Untitled (BLAC ILID), 2020, Mixed media on raw cotton, 180x170x3 cm
Untitled, 2020, Mixed media on raw cotton, 107x98x3 cm

AT: Where does the inspiration for the work come from?

AK: The sources from which I draw are countless. But I’m not attracted so much by images as by the possibility of recreating dynamics similar to those I have observed through my practice. I observe myself while I work, my gestures and my repertoire of mixtures and attempts to reproduce them in an ever more effective and conscious way. This attitude often triggers further unforeseen circumstances, which in turn I indulge because they become a source of inspiration for the next steps. And I do the same with the world around me, whether they are natural phenomena or found objects, works of art or human relationships. In this way, everything is potentially inspiring to me, capable of being understood and absorbed in my practice and research.

 

AT: Are there any artists who influenced your works? Why?

AK: There are many artists who have influenced me. In the course of my life, I have accumulated many just as many have gone. Nevertheless, what fascinates me about an artist is the ability to give space to the needs of his/her work at a level that makes it autonomous, perhaps with an inattentive and contradictive vision. To name a few in no particular order, for example of Giulio Turcato, Lee Lozano, Dieter Roth or Sigmar Polke but also of Lorenzo Lotto, Henri Michaux, Jonathan Meese, Alex Olson, Mike Nelson, Jaqueline Humphries and Helio Oiticica. Watching them excites me and stimulates me to move forward. It is true that, in today’s art, concepts such as cover or tribute are not always viewed highly, moreover it is benefiting an unhealthy idea of originality. But I think that the tribute to the masters is always intrinsic in the work of every artist.

 

AT: How important is the role of social media for you?
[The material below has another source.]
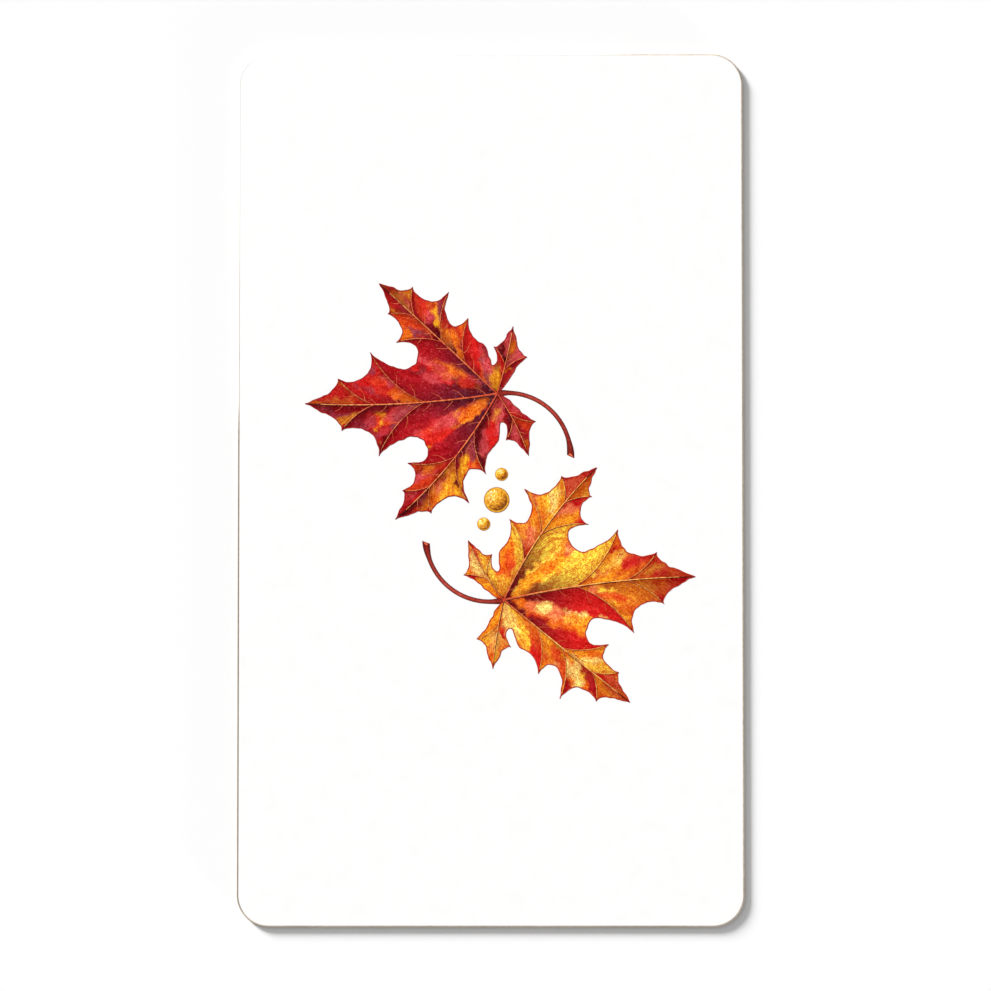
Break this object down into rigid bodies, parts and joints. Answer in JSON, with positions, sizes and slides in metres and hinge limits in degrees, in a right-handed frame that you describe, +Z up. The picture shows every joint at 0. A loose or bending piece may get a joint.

AK: Social media is definitely a necessary tool nowadays, especially considering this past year of global isolation and despair. However, they cannot make up for the direct use of art as well as its reality. They are connected but distinct plans, from which, with the right distance, they can develop multiple possibilities.

Rolango I (rme-langs), 2018, Mixed media on canvas, 80×60 cm
Untitled, 2018, Mixed media on canvas, 30×20 cm

AT: As an artist, what is your point of view about the contemporary art system?

AK: The art world, or perhaps culture in wider terms, is suffering and distracted with regard to young art in Italy particularly, as is, consequently, the gallery system. Personally, I would like to see independent projects, perhaps managed by the artists themselves, that acquire an increasingly true importance in the Italian art scene and beyond.

 

AT: What do you find to be the most challenging or daunting thing about pursuing art? What is the most rewarding part of working as an artist?

AK: For years, I have understood that in order to be happy and proud of my work as an artist, my research would not have had to compromise. Painting for me is a necessity, I have always done everything possible to keep that sphere uncontaminated.

 

AT: What do you do besides art?

AK: To keep my artistic research independent, I do various works related or not to the art world. I spend almost entirely in the studio for the rest of the time, listening to music, studying and discussing with artist friends and more.

 

AT: What are your goals and expectations for the future?

AK: The career of an artist needs a solid yet flexible foundation to be incisive in the present as well as in the future. Continuing to research, to push my work beyond expectations, is what I try to do every day. I am convinced that attention to the intensity and quality of the work in the present is the basis on which the future of the work can be built.

BLAC ILID. Exhibition view at Fondazione smART, Roma 2021
Andrea Kvas (b. 1986) is an Italian painter currently living and working in Milan, Italy.

His work blends a playful and instinctive approach to painting with an analysis and reconsideration of the codes that distinguish this discipline. His pictorial research requires different patterns of use that have led him to find different inter led him to find different intersections with sculptural, relational and curatorial practices.